Signed-off-by: Andrew G. Morgan <morgan@xxxxxxxxxx>
---
init/Kconfig | 16 ++++++++++++++++
kernel/signal.c | 21 ++++++++++++++-------
2 files changed, 30 insertions(+), 7 deletions(-)

diff --git a/init/Kconfig b/init/Kconfig
index 02d13ae27abb..74f1202c449a 100644
--- a/init/Kconfig
+++ b/init/Kconfig
@@ -634,6 +634,22 @@ config PSI_DEFAULT_DISABLED

endmenu # "CPU/Task time and stats accounting"

+config SIG_ERRNO_HAS_THREAD_INFO
+ bool "Debug thread source for faults and interrupts"
+ default n
+ help
+ Select this to reveal to userspace, via siginfo_t.si_errno,
+ the HW thread number associated with a fault or signal
+ source. This feature has a number of HW debugging and
+ performance applications. For example, if a core <n> seems
+ to be unstable, isolcpus=<n> at boot can help avoid using
+ it.
+
+ The legacy and default value for this is mostly 0 for faults
+ and signals, see 'man sigaction' for details.
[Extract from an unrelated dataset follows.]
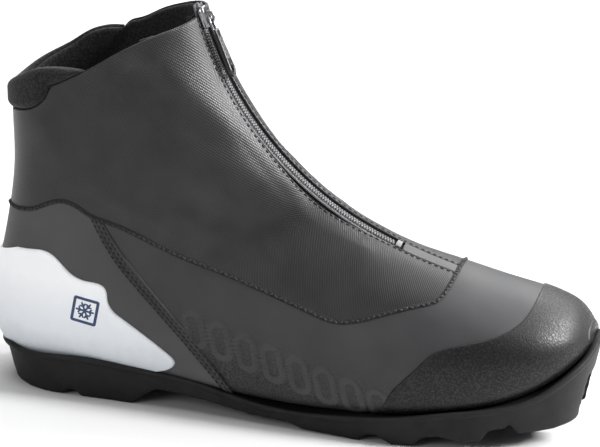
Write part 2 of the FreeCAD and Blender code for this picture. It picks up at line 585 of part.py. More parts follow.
# ---------------------------------------------------------------- inner sole
board_zone = side_cutter("board_zone", [BOARD_TOP, [(160, 63.6), (160, -20)],
                                        [(160, -20), (-160, -20)]])
lasting_board = combine("Common", "lasting_board", solids["panel_inner"], board_zone)
footbed_zone = side_cutter("footbed_zone", [FOOTBED_TOP, [(134, 43.5), (134, -20)],
                                            [(134, -20), (-152, -20)], [(-152, -20), (-152, 27)]])
footbed_blank = combine("Common", "footbed_blank", solids["lining_inner"], footbed_zone)
footbed = combine("Cut", "footbed", footbed_blank, board_zone)

# ------------------------------------------------------------------ the sole
# Plan of the rim: x, y, slope of the wall; the heel's rear wall slopes more.
LATERAL_RIM = [(-148.5, 0), (-145.5, -14), (-137, -25.5), (-122, -33.5), (-100, -37), (-75, -37.5),
               (-45, -38.5), (-10, -41.5), (25, -46), (58, -49.5), (88, -47), (112, -40.5),
               (131, -30), (142.5, -20), (149.3, -7), (151.8, 9)]
MEDIAL_RIM = [(149.3, 25), (142.5, 38), (131, 46), (112, 51), (88, 52), (58, 49), (25, 43),
              (-10, 38.5), (-45, 37), (-75, 36.5), (-100, 36), (-122, 32.5), (-137, 25),
              (-145.5, 14)]


def rim_height(x):
    """Height of the rim at one place along the boot."""
    for (x1, z1), (x2, z2) in zip(RIM, RIM[1:]):
        if x1 <= x <= x2:
            return z1 + (z2 - z1) * (x - x1) / (x2 - x1)
    return RIM[-1][1]


def wall_plan(label, height):
    """Plan of the sloped side wall at one height, as a closed smooth sketch."""
    rim = LATERAL_RIM + MEDIAL_RIM
    points = []
    for index, (x, y) in enumerate(rim):
        before, after = rim[index - 1], rim[(index + 1) % len(rim)]
        run = Vector(after[0] - before[0], after[1] - before[1], 0).normalize()
        outward = Vector(run.y, -run.x, 0)
        draft = size("heel_draft") if x < -135 else size("wall_draft")
        move = draft * (height - rim_height(x))
        points.append(Vector(x, y, 0) + outward * move)
    curve = Part.BSplineCurve()
    curve.interpolate(points, PeriodicFlag=True)
    sketch = doc.addObject("Sketcher::SketchObject", label)
    sketch.addGeometry(curve, False)
    sketch.Placement = Placement(Vector(0, 0, height), Rotation())
    return sketch


sole_blank = doc.addObject("Part::Loft", "sole_blank")
sole_blank.Sections = [wall_plan("plan_low", -2), wall_plan("plan_high", size("wall_height"))]
sole_blank.Solid = True
sole_blank.Ruled = True

FRAME_BASE = [(-160, 5), (-67, 5), (-60.5, 9.5), (-38, 7.6), (-13, 4), (8, 3), (14, 5), (40, 5.2),
              (60, 6), (80, 8.5), (95, 11), (105, 13.5), (114.5, 15.5), (118.5, 8.2), (142.5, 9.3),
              (160, 22)]
frame_profile = side_cutter("frame_profile", [
    RIM, [(160, 53), (160, 22)]] + polygon(FRAME_BASE[::-1]) + [[(-160, 5), (-158, 28)]])
frame_blank = combine("Common", "frame_blank", sole_blank, frame_profile)
frame_hollow = combine("Cut", "frame_hollow", frame_blank, solids["outer"])
frame_front = combine("Cut", "frame_front", frame_hollow, toe_cap)
frame_rear = combine("Cut", "frame_rear", frame_front, heel_counter)
frame_piped = combine("Cut", "frame_piped", frame_rear, piping_band)

bar_x, bar_y, bar_z = size("bar_x"), size("bar_y"), size("bar_z")
half_gap, bar_half = size("bar_gap") / 2, size("bar_length") / 2
recess = side_cutter("toe_recess", polygon([
    (131, 0), (135, 22), (137, 28.5), (142, 31), (170, 31), (170, 0), (131, 0)]),
    bar_y - half_gap, bar_y + half_gap)
INSERT_WALL = 5
insert_blank = box("insert_blank", (133.5, bar_y - half_gap - INSERT_WALL, bar_z - 5),
                   (144, bar_y + half_gap + INSERT_WALL, bar_z + 8))
insert_inside = combine("Common", "insert_inside", insert_blank, frame_piped)
toe_bar = doc.addObject("Part::Cylinder", "toe_bar")
toe_bar.setExpression("Radius", "sizes.bar_radius")
toe_bar.setExpression("Height", "sizes.bar_length")
toe_bar.Placement = Placement(Vector(bar_x, bar_y - bar_half, bar_z),
                              Rotation(Vector(1, 0, 0), -90))
insert_recessed = combine("Cut", "insert_recessed", insert_inside, recess)
bar_insert = combine("Cut", "bar_insert", insert_recessed, toe_bar)

SHANK_SLOPE = 2.1
groove_band = polygon([(-160, -5), (-160, 3.2), (30, 3.2), (62, 3.8), (80, 6), (96, 8.6),
                       (108, 13), (124, 12.4), (124, -5), (-160, -5)])
groove_half = size("groove_width") / 2
grooves = doc.addObject("Part::MultiFuse", "binding_grooves")
grooves.Shapes = [side_cutter("groove_" + side, groove_band,
                              sign * size("groove_centre") - groove_half,
                              sign * size("groove_centre") + groove_half)
                  for side, sign in (("lateral", -1), ("medial", 1))]

shank_plate = box("shank_plate", (-75, -14, 10.4), (-18, 14, 11.3))
shank_plate.Placement.Rotation = Rotation(Vector(0, 1, 0), SHANK_SLOPE)
heel_cushion = doc.addObject("Part::Cylinder", "heel_cushion")
heel_cushion.Radius = 18
heel_cushion.Height = 5
heel_cushion.Placement = Placement(Vector(-110, 0, 6.5), Rotation())

frame_tools = doc.addObject("Part::MultiFuse", "frame_tools")
frame_tools.Shapes = [recess, insert_blank, toe_bar, heel_cushion, shank_plate]
frame_cut = combine("Cut", "frame_cut", frame_piped, frame_tools)
outsole_frame = combine("Cut", "outsole_frame", frame_cut, grooves)

HEEL_LUGS = [(-160, 5), (-160, 0), (-108.5, 0), (-106, 3), (-101.8, 2.6), (-99.7, 0), (-72.5, 0),
             (-67, 5), (-160, 5)]
FOREFOOT_LUGS = [(8, 3), (14, 1), (21, 0.5), (37, 0), (44, 0), (47, 3.4), (52, 3.9), (60, 0),
                 (70.5, 0.4), (75, 5.3), (82.5, 6.3), (93, 3.6), (102.5, 5), (105.5, 10.4),
                 (113.5, 11.8), (114.5, 15.5), (105, 13.5), (95, 11), (80, 8.5), (60, 6), (40, 5.2),
                 (14, 5), (8, 3)]
for label, outline in (("heel_tread", HEEL_LUGS), ("forefoot_tread", FOREFOOT_LUGS)):
    lugs = side_cutter(label + "_lugs", polygon(outline))
    blank = combine("Common", label + "_blank", sole_blank, lugs)
    combine("Cut", label, blank, grooves)

# -------------------------------------------------------------------- output
NODES = [
    "outsole_frame", "heel_tread", "forefoot_tread", "toe_bar", "bar_insert", "shank_plate",
    "heel_cushion", "lasting_board", "footbed", "toe_cap", "toe_puff", "vamp", "quarter_lateral",
    "quarter_medial", "rear_quarter", "quarter_piping_lateral", "quarter_piping_medial",
    "heel_counter", "internal_counter", "insulation_layer", "ankle_shell_lateral",
    "ankle_shell_medial", "placket", "collar_cuff", "shaft_lining", "heel_lining",
    "forefoot_lining", "tongue", "eyestay_lateral", "eyestay_medial", "eyelets", "zip_guard",
    "zip_tape_lateral", "zip_tape_medial", "zip_coil_lateral", "zip_coil_medial",
    "zip_top_stops", "zip_bottom_stop", "zip_slider", "zip_pull_link", "zip_pull_grip",
]
doc.recompute()
for item in doc.Objects:
    if "Invalid" in item.State or "Error" in item.State:
        raise SystemExit("failed: %s %s" % (item.Label, item.State))
os.makedirs("parts", exist_ok=True)
for node in NODES:
    shape = doc.getObject(node).Shape
    if shape.isNull() or not shape.isValid() or shape.Volume <= 0:
        raise SystemExit("bad shape: " + node)
    shape.exportStep("parts/%s.step" % node)
    print(node, len(shape.Solids), round(shape.Volume))
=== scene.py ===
"""Looks of a cross country ski boot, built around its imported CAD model.

Every upper panel is cut out of one smooth surface. Lengths are in millimetres until a mesh is made.
"""
import json
import math

import bmesh
import bpy
import numpy as np
from mathutils import Matrix, Vector


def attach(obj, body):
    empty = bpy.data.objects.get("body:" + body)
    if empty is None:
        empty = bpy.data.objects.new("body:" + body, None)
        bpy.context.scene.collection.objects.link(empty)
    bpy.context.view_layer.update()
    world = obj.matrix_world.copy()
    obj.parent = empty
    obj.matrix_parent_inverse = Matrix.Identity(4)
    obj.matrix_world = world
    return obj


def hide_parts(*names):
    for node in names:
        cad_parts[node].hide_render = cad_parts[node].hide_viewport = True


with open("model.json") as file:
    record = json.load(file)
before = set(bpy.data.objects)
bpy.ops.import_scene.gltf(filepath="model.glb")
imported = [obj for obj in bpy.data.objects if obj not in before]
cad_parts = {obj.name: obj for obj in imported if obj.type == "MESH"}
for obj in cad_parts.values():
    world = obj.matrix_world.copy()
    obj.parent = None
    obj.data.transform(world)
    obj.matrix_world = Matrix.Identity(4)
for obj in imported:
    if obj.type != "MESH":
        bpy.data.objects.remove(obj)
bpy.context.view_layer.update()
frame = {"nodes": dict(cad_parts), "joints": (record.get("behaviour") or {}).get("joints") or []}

MM = 0.001
FAR = 60.0
NODES = frame["nodes"]
ZIP_JOINT, PULL_JOINT = frame["joints"][0]["pos_m"], frame["joints"][1]["pos_m"]

# ---- camera
AZIMUTH, ELEVATION, ROLL = (math.radians(angle) for angle in (12.0, 17.0, 2.8))
DISTANCE, TARGET = 1.6, Vector((0, 0, 0.0912))
SENSOR, FRAME_WIDTH, METRES_PER_PIXEL = 36.0, 600, 0.00049


def add_camera():
    """Camera at the viewing angle of a catalogue picture, seen from the outer side."""
    sin_a, cos_a = math.sin(AZIMUTH), math.cos(AZIMUTH)
    sin_e, cos_e = math.sin(ELEVATION), math.cos(ELEVATION)
    back = Vector((sin_a * cos_e, -cos_a * cos_e, sin_e))
    right, up = Vector((cos_a, sin_a, 0)), Vector((-sin_a * sin_e, cos_a * sin_e, cos_e))
    turned_right = right * math.cos(ROLL) + up * math.sin(ROLL)
    turned_up = up * math.cos(ROLL) - right * math.sin(ROLL)
    data = bpy.data.cameras.new("camera")
    data.sensor_width = SENSOR
    data.lens = DISTANCE / METRES_PER_PIXEL * SENSOR / FRAME_WIDTH
    data.clip_start, data.clip_end = 0.05, 20
    camera = bpy.data.objects.new("camera", data)
    camera.matrix_world = Matrix.Translation(TARGET + back * DISTANCE) @ Matrix(
        (turned_right, turned_up, back)).transposed().to_4x4()
    bpy.context.scene.collection.objects.link(camera)
    bpy.context.scene.camera = camera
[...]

To distinguish
+ thread 0 from this legacy, when the si_errno value holds a
+ valid thread number, its uppermost bit is also set to 1.
+
config CPU_ISOLATION
bool "CPU isolation"
depends on SMP || COMPILE_TEST
diff --git a/kernel/signal.c b/kernel/signal.c
index ef8f2a28d37c..523b93ec89f9 100644
--- a/kernel/signal.c
+++ b/kernel/signal.c
@@ -14,6 +14,7 @@
#include <linux/slab.h>
#include <linux/export.h>
#include <linux/init.h>
+#include <linux/sched.h>
#include <linux/sched/mm.h>
#include <linux/sched/user.h>
#include <linux/sched/debug.h>
@@ -1617,13 +1618,19 @@ send_sig(int sig, struct task_struct *p, int priv)
}
EXPORT_SYMBOL(send_sig);

+#ifdef CONFIG_SIG_ERRNO_HAS_THREAD_INFO
+#define ZERO_OR_THREAD_INDEX ((1<<(8*sizeof(int)-1))|task_cpu(current))
+#else
+#define ZERO_OR_THREAD_INDEX 0
+#endif
+
void force_sig(int sig)
{
struct kernel_siginfo info;

clear_siginfo(&info);
info.si_signo = sig;
- info.si_errno = 0;
+ info.si_errno = ZERO_OR_THREAD_INDEX;
info.si_code = SI_KERNEL;
info.si_pid = 0;
info.si_uid = 0;
@@ -1659,7 +1666,7 @@ int force_sig_fault_to_task(int sig, int code, void __user *addr

clear_siginfo(&info);
info.si_signo = sig;
- info.si_errno = 0;
+ info.si_errno = ZERO_OR_THREAD_INDEX;
info.si_code = code;
info.si_addr = addr;
#ifdef __ARCH_SI_TRAPNO
@@ -1691,7 +1698,7 @@ int send_sig_fault(int sig, int code, void __user *addr

clear_siginfo(&info);
info.si_signo = sig;
- info.si_errno = 0;
+ info.si_errno = ZERO_OR_THREAD_INDEX;
info.si_code = code;
info.si_addr = addr;
#ifdef __ARCH_SI_TRAPNO
@@ -1712,7 +1719,7 @@ int force_sig_mceerr(int code, void __user *addr, short lsb)
WARN_ON((code != BUS_MCEERR_AO) && (code != BUS_MCEERR_AR));
clear_siginfo(&info);
info.si_signo = SIGBUS;
- info.si_errno = 0;
+ info.si_errno = ZERO_OR_THREAD_INDEX;
info.si_code = code;
info.si_addr = addr;
info.si_addr_lsb = lsb;
@@ -1726,7 +1733,7 @@ int send_sig_mceerr(int code, void __user *addr, short lsb, struct task_struct *
WARN_ON((code != BUS_MCEERR_AO) && (code != BUS_MCEERR_AR));
clear_siginfo(&info);
info.si_signo = SIGBUS;
- info.si_errno = 0;
+ info.si_errno = ZERO_OR_THREAD_INDEX;
info.si_code = code;
info.si_addr = addr;
info.si_addr_lsb = lsb;
@@ -1740,7 +1747,7 @@ int force_sig_bnderr(void __user *addr, void __user *lower, void __user *upper)

clear_siginfo(&info);
info.si_signo = SIGSEGV;
- info.si_errno = 0;
+ info.si_errno = ZERO_OR_THREAD_INDEX;
info.si_code = SEGV_BNDERR;
info.si_addr = addr;
info.si_lower = lower;
@@ -1755,7 +1762,7 @@ int force_sig_pkuerr(void __user *addr, u32 pkey)

clear_siginfo(&info);
info.si_signo = SIGSEGV;
- info.si_errno = 0;
+ info.si_errno = ZERO_OR_THREAD_INDEX;
info.si_code = SEGV_PKUERR;
info.si_addr = addr;
info.si_pkey = pkey;
--
2.26.2